Entries with model source code
++++++

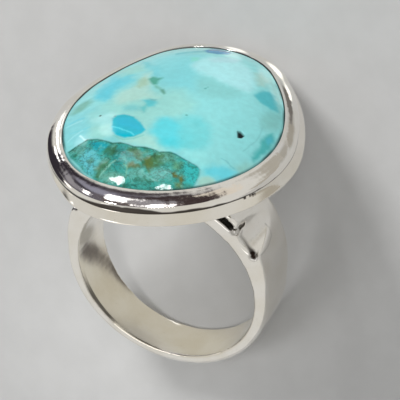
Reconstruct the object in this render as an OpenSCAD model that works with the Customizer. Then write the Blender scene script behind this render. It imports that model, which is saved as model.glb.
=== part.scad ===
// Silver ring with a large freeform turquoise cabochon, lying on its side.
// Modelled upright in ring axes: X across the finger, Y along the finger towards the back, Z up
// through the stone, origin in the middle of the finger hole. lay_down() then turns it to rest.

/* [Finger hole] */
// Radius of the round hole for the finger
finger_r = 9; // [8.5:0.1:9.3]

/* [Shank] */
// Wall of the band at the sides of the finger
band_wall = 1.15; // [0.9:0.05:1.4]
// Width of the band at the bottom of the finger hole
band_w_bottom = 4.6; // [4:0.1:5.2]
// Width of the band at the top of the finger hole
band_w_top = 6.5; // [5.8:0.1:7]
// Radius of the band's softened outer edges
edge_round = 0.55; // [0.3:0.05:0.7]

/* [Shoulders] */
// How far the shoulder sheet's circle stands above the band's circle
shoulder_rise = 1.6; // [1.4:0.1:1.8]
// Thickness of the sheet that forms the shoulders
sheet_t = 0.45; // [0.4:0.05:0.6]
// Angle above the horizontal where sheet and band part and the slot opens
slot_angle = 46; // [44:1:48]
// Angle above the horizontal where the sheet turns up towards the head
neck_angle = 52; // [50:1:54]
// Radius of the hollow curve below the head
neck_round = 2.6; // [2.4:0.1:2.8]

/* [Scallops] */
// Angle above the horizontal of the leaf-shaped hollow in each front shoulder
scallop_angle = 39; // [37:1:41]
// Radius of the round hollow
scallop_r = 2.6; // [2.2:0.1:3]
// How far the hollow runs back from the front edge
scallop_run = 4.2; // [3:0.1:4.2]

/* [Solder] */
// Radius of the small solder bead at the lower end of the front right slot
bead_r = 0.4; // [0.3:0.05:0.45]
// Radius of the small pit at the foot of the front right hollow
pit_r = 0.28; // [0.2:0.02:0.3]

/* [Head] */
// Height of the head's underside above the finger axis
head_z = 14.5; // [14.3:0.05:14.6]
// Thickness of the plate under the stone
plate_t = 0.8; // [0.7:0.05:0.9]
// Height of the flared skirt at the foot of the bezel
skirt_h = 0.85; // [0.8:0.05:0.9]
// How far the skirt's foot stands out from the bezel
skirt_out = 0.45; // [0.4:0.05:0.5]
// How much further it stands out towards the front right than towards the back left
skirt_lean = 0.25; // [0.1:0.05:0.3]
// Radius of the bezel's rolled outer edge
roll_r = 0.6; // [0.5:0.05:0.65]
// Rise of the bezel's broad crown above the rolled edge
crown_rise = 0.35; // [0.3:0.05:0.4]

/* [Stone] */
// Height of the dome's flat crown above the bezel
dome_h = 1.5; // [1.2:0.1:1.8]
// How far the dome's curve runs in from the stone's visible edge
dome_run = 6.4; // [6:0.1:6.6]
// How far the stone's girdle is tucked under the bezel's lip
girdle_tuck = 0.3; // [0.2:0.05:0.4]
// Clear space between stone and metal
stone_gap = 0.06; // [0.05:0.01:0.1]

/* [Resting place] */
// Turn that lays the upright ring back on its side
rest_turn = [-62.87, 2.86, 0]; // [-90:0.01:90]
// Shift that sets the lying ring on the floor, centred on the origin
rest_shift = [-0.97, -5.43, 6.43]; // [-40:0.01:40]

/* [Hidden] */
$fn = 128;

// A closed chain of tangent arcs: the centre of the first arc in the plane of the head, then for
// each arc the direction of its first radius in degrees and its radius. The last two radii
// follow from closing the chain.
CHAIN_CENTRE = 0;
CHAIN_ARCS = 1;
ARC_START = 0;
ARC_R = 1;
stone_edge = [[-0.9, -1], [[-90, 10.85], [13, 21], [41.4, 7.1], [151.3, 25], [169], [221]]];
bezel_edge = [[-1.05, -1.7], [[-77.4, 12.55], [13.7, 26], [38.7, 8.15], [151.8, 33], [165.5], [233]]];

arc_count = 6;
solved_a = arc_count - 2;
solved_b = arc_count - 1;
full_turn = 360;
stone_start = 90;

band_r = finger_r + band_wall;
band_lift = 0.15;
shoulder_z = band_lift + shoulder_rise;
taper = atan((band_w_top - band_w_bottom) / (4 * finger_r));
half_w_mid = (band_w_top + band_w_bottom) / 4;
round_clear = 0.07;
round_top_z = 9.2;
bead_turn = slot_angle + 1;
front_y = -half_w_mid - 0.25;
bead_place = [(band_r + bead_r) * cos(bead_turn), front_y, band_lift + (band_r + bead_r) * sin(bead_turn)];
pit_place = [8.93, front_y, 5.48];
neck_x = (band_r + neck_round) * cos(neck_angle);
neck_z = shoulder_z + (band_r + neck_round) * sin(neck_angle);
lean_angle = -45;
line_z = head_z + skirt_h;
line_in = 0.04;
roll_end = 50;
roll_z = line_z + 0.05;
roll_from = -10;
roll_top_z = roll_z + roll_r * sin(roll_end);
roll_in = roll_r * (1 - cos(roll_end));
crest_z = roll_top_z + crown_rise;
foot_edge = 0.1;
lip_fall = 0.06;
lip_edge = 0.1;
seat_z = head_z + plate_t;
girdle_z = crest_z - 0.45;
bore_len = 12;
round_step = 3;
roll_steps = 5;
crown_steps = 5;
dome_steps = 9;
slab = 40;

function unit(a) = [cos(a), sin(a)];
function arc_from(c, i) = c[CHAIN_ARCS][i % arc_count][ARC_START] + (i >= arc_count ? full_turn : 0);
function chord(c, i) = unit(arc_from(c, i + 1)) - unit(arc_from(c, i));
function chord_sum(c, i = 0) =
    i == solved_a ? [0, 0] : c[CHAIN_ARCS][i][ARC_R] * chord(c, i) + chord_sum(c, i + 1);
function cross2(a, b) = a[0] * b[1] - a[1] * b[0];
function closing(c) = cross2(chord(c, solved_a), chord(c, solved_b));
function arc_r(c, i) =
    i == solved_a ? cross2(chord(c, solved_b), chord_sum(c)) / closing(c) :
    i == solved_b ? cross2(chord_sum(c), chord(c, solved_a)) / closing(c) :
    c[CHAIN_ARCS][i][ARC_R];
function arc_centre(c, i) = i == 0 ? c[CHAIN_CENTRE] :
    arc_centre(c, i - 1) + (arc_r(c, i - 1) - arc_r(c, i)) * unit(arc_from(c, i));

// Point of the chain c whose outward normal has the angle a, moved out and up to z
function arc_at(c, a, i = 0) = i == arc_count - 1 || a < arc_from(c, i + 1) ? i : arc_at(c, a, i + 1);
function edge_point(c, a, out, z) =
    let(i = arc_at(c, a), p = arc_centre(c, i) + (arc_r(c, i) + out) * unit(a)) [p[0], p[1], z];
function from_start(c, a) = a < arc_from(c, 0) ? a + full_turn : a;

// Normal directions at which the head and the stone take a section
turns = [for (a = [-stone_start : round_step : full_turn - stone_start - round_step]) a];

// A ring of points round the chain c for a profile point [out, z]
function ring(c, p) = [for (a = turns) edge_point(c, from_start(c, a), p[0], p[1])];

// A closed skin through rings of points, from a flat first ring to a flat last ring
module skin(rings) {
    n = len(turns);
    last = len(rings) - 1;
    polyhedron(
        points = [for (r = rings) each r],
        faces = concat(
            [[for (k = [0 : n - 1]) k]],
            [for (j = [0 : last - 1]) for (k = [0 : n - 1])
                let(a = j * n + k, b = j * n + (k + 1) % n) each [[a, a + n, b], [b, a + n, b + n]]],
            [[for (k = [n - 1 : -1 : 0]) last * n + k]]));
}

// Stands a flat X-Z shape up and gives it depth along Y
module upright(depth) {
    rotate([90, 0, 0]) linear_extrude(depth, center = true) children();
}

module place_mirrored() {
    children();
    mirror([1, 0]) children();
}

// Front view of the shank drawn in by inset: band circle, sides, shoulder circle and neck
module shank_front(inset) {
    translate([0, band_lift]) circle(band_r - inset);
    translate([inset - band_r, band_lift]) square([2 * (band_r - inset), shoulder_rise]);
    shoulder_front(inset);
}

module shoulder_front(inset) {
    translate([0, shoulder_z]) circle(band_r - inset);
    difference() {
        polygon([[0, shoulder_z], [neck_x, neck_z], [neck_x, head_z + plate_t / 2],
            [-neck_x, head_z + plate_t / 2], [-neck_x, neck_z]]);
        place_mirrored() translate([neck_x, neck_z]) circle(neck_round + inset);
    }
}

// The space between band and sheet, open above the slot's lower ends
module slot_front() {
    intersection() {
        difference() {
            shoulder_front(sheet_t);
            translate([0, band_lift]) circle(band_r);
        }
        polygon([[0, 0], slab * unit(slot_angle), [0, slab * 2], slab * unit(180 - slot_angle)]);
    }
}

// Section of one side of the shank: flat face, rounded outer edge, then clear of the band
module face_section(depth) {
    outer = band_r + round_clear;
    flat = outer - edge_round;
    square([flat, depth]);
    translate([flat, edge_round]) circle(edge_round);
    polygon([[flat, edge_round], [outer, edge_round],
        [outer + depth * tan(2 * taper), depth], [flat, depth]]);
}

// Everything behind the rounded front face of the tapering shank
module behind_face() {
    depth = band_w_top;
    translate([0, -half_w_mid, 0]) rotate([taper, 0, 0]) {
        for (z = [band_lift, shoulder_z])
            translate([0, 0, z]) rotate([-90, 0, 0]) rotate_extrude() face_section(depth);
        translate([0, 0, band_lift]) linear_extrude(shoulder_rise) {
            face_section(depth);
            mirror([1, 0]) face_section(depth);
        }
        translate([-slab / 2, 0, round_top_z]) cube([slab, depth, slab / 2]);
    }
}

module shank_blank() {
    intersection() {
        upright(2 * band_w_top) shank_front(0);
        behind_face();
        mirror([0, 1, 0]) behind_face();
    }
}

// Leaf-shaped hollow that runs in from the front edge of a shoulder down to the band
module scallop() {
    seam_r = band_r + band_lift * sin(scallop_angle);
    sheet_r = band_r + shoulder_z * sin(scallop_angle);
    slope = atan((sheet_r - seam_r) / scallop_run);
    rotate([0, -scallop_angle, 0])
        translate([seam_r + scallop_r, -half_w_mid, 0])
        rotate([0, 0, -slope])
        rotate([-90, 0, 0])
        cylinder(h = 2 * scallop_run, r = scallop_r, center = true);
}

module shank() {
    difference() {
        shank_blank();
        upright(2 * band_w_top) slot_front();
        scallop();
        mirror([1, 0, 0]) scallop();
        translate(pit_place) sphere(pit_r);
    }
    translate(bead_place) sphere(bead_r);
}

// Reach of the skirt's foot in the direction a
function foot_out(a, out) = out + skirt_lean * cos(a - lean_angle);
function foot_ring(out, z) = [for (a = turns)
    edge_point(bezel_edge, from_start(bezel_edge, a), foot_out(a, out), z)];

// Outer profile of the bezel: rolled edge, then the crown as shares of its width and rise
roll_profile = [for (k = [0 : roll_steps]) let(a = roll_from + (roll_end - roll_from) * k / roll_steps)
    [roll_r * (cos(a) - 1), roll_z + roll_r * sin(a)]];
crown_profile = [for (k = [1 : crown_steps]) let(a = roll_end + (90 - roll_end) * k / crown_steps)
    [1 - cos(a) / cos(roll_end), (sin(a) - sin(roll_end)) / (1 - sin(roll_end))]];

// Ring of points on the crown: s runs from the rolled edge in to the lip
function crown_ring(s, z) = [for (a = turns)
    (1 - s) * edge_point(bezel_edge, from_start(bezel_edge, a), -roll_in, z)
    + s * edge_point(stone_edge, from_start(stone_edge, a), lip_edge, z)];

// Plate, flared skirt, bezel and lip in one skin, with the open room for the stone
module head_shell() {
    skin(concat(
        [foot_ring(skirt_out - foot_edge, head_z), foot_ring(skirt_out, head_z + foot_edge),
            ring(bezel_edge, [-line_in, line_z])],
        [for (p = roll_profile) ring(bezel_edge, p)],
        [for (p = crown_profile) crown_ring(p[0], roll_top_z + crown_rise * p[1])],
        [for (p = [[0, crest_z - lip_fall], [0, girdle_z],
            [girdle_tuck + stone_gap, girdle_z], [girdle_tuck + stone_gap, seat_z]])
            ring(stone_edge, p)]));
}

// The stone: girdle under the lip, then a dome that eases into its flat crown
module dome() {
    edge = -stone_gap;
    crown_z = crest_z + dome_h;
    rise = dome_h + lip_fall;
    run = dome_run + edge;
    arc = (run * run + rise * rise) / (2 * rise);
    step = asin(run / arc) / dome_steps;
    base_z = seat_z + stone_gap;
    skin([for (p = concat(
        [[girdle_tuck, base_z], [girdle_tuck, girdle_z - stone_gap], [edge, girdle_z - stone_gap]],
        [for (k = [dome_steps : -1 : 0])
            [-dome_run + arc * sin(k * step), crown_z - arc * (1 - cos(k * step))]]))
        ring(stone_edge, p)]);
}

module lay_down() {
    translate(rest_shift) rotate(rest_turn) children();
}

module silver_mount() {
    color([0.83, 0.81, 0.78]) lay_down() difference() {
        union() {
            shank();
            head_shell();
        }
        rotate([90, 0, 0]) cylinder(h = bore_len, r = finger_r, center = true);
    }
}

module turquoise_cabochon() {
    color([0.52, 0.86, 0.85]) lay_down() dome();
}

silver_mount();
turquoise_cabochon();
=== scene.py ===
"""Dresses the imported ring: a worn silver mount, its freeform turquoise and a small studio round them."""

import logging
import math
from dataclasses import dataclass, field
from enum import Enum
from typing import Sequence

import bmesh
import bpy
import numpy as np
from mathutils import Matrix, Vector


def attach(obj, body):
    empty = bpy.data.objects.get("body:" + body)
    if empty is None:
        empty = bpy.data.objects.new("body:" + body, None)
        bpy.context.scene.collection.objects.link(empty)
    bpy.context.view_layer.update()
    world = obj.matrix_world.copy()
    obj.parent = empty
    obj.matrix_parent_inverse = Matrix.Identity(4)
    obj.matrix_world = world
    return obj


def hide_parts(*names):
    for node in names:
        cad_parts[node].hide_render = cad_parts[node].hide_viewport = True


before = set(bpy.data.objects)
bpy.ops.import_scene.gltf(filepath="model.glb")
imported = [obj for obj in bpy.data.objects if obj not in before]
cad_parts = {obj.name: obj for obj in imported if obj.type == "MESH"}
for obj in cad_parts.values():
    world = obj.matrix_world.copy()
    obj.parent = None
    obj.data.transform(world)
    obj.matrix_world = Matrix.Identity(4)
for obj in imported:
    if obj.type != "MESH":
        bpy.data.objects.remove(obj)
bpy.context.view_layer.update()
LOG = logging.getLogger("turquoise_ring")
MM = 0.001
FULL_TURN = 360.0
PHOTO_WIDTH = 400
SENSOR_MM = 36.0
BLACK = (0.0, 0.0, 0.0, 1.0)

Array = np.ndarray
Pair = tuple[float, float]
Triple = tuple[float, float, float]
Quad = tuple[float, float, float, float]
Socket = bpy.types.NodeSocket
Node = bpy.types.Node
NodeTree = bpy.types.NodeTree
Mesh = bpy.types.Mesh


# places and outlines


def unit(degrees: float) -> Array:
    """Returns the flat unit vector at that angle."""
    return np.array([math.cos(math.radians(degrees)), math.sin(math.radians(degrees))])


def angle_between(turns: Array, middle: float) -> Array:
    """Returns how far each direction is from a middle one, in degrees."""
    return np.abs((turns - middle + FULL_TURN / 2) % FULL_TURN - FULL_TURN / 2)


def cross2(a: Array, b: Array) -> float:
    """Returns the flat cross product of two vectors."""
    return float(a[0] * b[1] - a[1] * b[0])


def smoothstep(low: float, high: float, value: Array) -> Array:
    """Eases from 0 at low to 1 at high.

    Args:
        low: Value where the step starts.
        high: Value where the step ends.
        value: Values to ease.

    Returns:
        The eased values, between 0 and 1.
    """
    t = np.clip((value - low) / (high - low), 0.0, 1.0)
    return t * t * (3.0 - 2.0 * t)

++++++

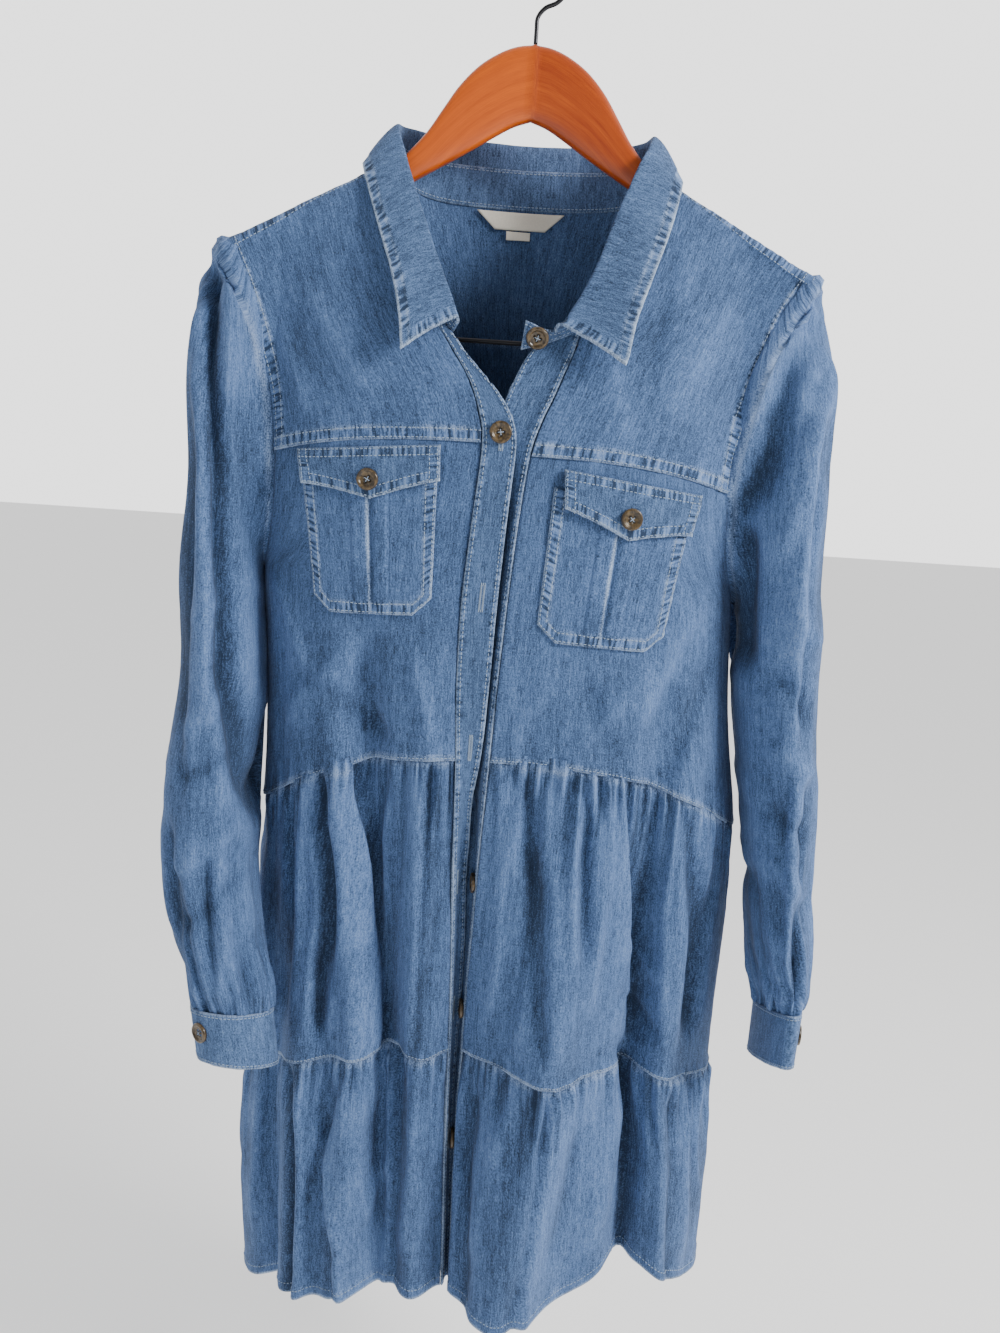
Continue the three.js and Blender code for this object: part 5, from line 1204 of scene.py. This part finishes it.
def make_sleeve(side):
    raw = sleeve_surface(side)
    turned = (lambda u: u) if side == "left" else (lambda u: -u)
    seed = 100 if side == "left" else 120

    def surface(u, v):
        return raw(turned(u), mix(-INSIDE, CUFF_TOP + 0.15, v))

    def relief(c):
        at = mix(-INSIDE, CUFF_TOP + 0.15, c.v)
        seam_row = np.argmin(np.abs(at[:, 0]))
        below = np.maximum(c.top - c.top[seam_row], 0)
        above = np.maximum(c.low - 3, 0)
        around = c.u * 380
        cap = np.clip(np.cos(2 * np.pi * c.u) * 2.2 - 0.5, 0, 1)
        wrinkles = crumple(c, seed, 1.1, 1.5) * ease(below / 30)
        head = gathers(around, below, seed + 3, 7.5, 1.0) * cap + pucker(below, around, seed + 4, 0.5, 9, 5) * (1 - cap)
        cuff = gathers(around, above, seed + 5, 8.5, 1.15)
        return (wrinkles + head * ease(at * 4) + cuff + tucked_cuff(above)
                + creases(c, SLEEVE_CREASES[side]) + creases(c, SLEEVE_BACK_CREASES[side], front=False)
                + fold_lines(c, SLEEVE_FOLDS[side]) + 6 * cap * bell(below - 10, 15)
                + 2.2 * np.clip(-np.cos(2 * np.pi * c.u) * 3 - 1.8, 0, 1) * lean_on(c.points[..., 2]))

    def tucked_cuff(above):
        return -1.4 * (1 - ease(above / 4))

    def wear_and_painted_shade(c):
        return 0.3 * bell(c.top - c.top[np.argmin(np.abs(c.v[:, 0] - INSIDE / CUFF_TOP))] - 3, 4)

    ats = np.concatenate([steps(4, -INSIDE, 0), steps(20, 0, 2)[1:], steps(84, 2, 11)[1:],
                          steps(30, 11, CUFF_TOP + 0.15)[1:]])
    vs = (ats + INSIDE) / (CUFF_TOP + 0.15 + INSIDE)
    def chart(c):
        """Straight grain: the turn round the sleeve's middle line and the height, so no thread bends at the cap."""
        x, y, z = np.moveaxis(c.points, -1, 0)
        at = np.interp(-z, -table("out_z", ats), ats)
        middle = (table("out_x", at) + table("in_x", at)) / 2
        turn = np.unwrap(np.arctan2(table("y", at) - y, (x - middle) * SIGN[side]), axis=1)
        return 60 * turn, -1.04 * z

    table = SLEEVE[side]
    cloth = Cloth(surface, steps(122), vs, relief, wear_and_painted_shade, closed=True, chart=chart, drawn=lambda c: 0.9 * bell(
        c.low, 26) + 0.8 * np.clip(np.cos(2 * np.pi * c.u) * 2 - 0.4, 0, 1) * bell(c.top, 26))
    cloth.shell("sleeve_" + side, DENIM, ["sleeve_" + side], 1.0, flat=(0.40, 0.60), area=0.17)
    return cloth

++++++

## Written task
Above are the records; from them, give again exactly the lines from the one containing "Reconstruct the object" to the one containing "scallop_run = 4.2; // [3:0.1:4.2]", both lines included, and nothing more.

## Response for this exercise
Reconstruct the object in this render as an OpenSCAD model that works with the Customizer. Then write the Blender scene script behind this render. It imports that model, which is saved as model.glb.
=== part.scad ===
// Silver ring with a large freeform turquoise cabochon, lying on its side.
// Modelled upright in ring axes: X across the finger, Y along the finger towards the back, Z up
// through the stone, origin in the middle of the finger hole. lay_down() then turns it to rest.

/* [Finger hole] */
// Radius of the round hole for the finger
finger_r = 9; // [8.5:0.1:9.3]

/* [Shank] */
// Wall of the band at the sides of the finger
band_wall = 1.15; // [0.9:0.05:1.4]
// Width of the band at the bottom of the finger hole
band_w_bottom = 4.6; // [4:0.1:5.2]
// Width of the band at the top of the finger hole
band_w_top = 6.5; // [5.8:0.1:7]
// Radius of the band's softened outer edges
edge_round = 0.55; // [0.3:0.05:0.7]

/* [Shoulders] */
// How far the shoulder sheet's circle stands above the band's circle
shoulder_rise = 1.6; // [1.4:0.1:1.8]
// Thickness of the sheet that forms the shoulders
sheet_t = 0.45; // [0.4:0.05:0.6]
// Angle above the horizontal where sheet and band part and the slot opens
slot_angle = 46; // [44:1:48]
// Angle above the horizontal where the sheet turns up towards the head
neck_angle = 52; // [50:1:54]
// Radius of the hollow curve below the head
neck_round = 2.6; // [2.4:0.1:2.8]

/* [Scallops] */
// Angle above the horizontal of the leaf-shaped hollow in each front shoulder
scallop_angle = 39; // [37:1:41]
// Radius of the round hollow
scallop_r = 2.6; // [2.2:0.1:3]
// How far the hollow runs back from the front edge
scallop_run = 4.2; // [3:0.1:4.2]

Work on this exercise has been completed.